Data extract:

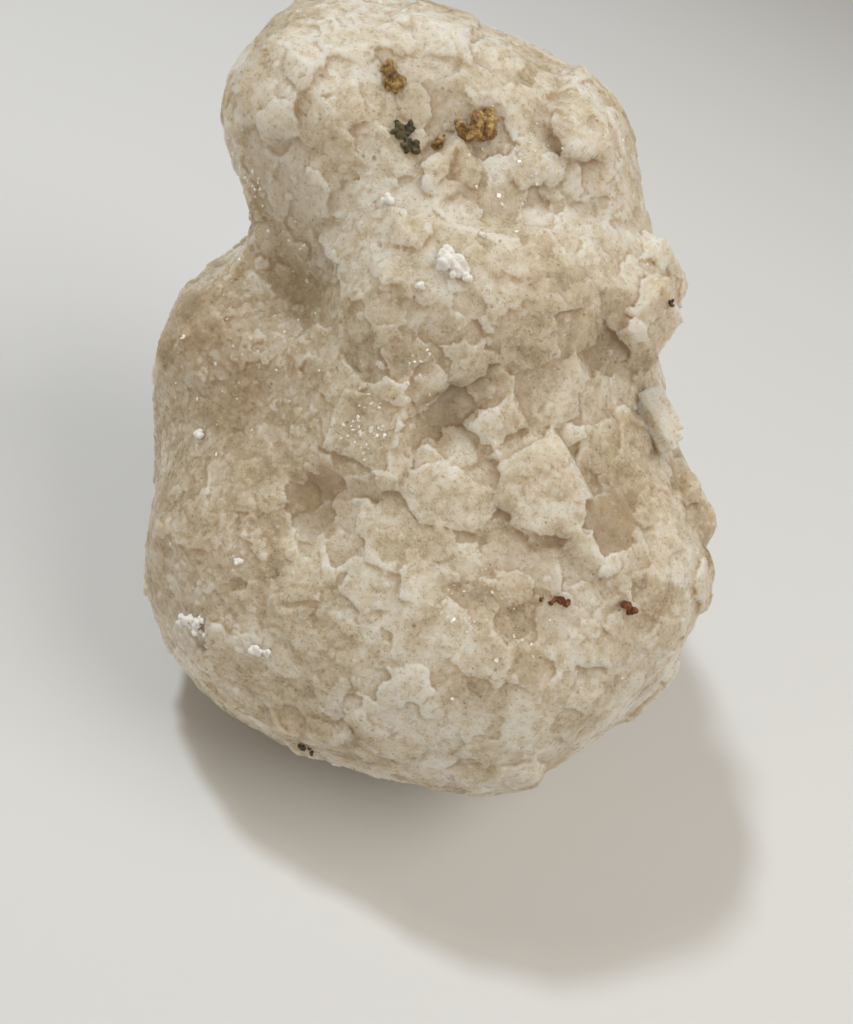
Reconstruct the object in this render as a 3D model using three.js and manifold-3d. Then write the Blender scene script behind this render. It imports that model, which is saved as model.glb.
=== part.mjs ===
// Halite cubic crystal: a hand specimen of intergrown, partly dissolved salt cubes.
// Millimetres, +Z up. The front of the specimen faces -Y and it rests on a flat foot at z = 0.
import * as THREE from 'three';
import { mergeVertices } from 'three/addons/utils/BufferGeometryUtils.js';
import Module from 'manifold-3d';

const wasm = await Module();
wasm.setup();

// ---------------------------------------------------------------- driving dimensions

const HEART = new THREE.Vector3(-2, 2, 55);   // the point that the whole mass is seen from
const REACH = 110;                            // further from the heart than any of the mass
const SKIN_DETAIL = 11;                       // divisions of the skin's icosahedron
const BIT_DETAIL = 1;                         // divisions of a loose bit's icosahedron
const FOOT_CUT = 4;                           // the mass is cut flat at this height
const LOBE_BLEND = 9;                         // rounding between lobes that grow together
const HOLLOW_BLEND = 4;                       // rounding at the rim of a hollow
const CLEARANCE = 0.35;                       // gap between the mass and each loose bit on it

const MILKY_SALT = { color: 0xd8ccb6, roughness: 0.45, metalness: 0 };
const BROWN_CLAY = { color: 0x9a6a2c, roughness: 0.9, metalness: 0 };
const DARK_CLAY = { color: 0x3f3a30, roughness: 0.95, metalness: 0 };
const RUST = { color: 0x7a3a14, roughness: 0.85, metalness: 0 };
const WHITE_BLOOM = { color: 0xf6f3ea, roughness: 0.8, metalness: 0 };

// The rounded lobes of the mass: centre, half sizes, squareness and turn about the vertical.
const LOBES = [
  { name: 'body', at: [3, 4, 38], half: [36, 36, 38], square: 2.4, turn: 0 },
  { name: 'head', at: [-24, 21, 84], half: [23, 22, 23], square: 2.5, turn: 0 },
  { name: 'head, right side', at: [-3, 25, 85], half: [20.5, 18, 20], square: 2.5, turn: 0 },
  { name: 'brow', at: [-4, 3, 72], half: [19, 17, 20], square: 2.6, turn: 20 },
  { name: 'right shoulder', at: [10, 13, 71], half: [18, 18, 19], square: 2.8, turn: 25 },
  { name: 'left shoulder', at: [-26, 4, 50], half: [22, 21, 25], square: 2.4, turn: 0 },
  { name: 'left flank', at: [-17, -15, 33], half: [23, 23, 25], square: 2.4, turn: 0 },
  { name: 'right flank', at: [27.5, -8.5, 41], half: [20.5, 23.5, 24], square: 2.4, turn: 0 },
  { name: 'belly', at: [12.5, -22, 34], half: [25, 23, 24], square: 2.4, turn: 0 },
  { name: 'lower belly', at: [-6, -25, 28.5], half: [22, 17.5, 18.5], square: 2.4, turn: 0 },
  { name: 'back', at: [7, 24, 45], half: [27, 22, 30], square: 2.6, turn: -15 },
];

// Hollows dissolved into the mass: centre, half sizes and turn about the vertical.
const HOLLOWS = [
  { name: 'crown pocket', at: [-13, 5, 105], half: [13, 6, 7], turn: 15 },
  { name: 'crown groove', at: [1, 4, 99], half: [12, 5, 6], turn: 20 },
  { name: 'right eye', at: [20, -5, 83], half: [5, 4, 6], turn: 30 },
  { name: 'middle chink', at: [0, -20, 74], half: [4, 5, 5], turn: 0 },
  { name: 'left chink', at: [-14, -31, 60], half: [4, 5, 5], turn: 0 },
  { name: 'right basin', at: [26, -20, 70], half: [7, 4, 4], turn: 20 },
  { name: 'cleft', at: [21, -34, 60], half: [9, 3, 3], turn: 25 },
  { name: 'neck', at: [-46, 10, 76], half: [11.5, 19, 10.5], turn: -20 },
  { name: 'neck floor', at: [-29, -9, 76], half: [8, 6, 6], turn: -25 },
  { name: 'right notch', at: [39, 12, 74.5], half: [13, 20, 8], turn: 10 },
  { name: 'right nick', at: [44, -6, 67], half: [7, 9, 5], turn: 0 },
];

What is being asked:
Your task is to quote the listing above word for word.

Expected output:
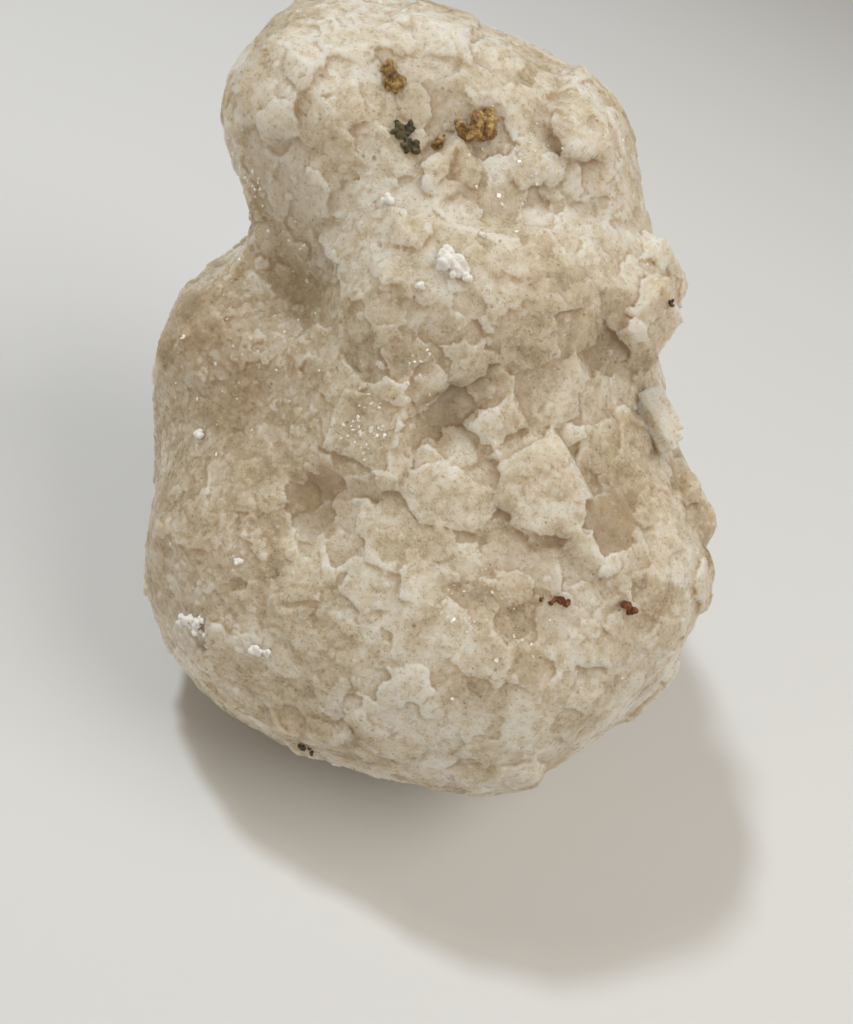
Reconstruct the object in this render as a 3D model using three.js and manifold-3d. Then write the Blender scene script behind this render. It imports that model, which is saved as model.glb.
=== part.mjs ===
// Halite cubic crystal: a hand specimen of intergrown, partly dissolved salt cubes.
// Millimetres, +Z up. The front of the specimen faces -Y and it rests on a flat foot at z = 0.
import * as THREE from 'three';
import { mergeVertices } from 'three/addons/utils/BufferGeometryUtils.js';
import Module from 'manifold-3d';

const wasm = await Module();
wasm.setup();

// ---------------------------------------------------------------- driving dimensions

const HEART = new THREE.Vector3(-2, 2, 55);   // the point that the whole mass is seen from
const REACH = 110;                            // further from the heart than any of the mass
const SKIN_DETAIL = 11;                       // divisions of the skin's icosahedron
const BIT_DETAIL = 1;                         // divisions of a loose bit's icosahedron
const FOOT_CUT = 4;                           // the mass is cut flat at this height
const LOBE_BLEND = 9;                         // rounding between lobes that grow together
const HOLLOW_BLEND = 4;                       // rounding at the rim of a hollow
const CLEARANCE = 0.35;                       // gap between the mass and each loose bit on it

const MILKY_SALT = { color: 0xd8ccb6, roughness: 0.45, metalness: 0 };
const BROWN_CLAY = { color: 0x9a6a2c, roughness: 0.9, metalness: 0 };
const DARK_CLAY = { color: 0x3f3a30, roughness: 0.95, metalness: 0 };
const RUST = { color: 0x7a3a14, roughness: 0.85, metalness: 0 };
const WHITE_BLOOM = { color: 0xf6f3ea, roughness: 0.8, metalness: 0 };

// The rounded lobes of the mass: centre, half sizes, squareness and turn about the vertical.
const LOBES = [
  { name: 'body', at: [3, 4, 38], half: [36, 36, 38], square: 2.4, turn: 0 },
  { name: 'head', at: [-24, 21, 84], half: [23, 22, 23], square: 2.5, turn: 0 },
  { name: 'head, right side', at: [-3, 25, 85], half: [20.5, 18, 20], square: 2.5, turn: 0 },
  { name: 'brow', at: [-4, 3, 72], half: [19, 17, 20], square: 2.6, turn: 20 },
  { name: 'right shoulder', at: [10, 13, 71], half: [18, 18, 19], square: 2.8, turn: 25 },
  { name: 'left shoulder', at: [-26, 4, 50], half: [22, 21, 25], square: 2.4, turn: 0 },
  { name: 'left flank', at: [-17, -15, 33], half: [23, 23, 25], square: 2.4, turn: 0 },
  { name: 'right flank', at: [27.5, -8.5, 41], half: [20.5, 23.5, 24], square: 2.4, turn: 0 },
  { name: 'belly', at: [12.5, -22, 34], half: [25, 23, 24], square: 2.4, turn: 0 },
  { name: 'lower belly', at: [-6, -25, 28.5], half: [22, 17.5, 18.5], square: 2.4, turn: 0 },
  { name: 'back', at: [7, 24, 45], half: [27, 22, 30], square: 2.6, turn: -15 },
];

// Hollows dissolved into the mass: centre, half sizes and turn about the vertical.
const HOLLOWS = [
  { name: 'crown pocket', at: [-13, 5, 105], half: [13, 6, 7], turn: 15 },
  { name: 'crown groove', at: [1, 4, 99], half: [12, 5, 6], turn: 20 },
  { name: 'right eye', at: [20, -5, 83], half: [5, 4, 6], turn: 30 },
  { name: 'middle chink', at: [0, -20, 74], half: [4, 5, 5], turn: 0 },
  { name: 'left chink', at: [-14, -31, 60], half: [4, 5, 5], turn: 0 },
  { name: 'right basin', at: [26, -20, 70], half: [7, 4, 4], turn: 20 },
  { name: 'cleft', at: [21, -34, 60], half: [9, 3, 3], turn: 25 },
  { name: 'neck', at: [-46, 10, 76], half: [11.5, 19, 10.5], turn: -20 },
  { name: 'neck floor', at: [-29, -9, 76], half: [8, 6, 6], turn: -25 },
  { name: 'right notch', at: [39, 12, 74.5], half: [13, 20, 8], turn: 10 },
  { name: 'right nick', at: [44, -6, 67], half: [7, 9, 5], turn: 0 },
];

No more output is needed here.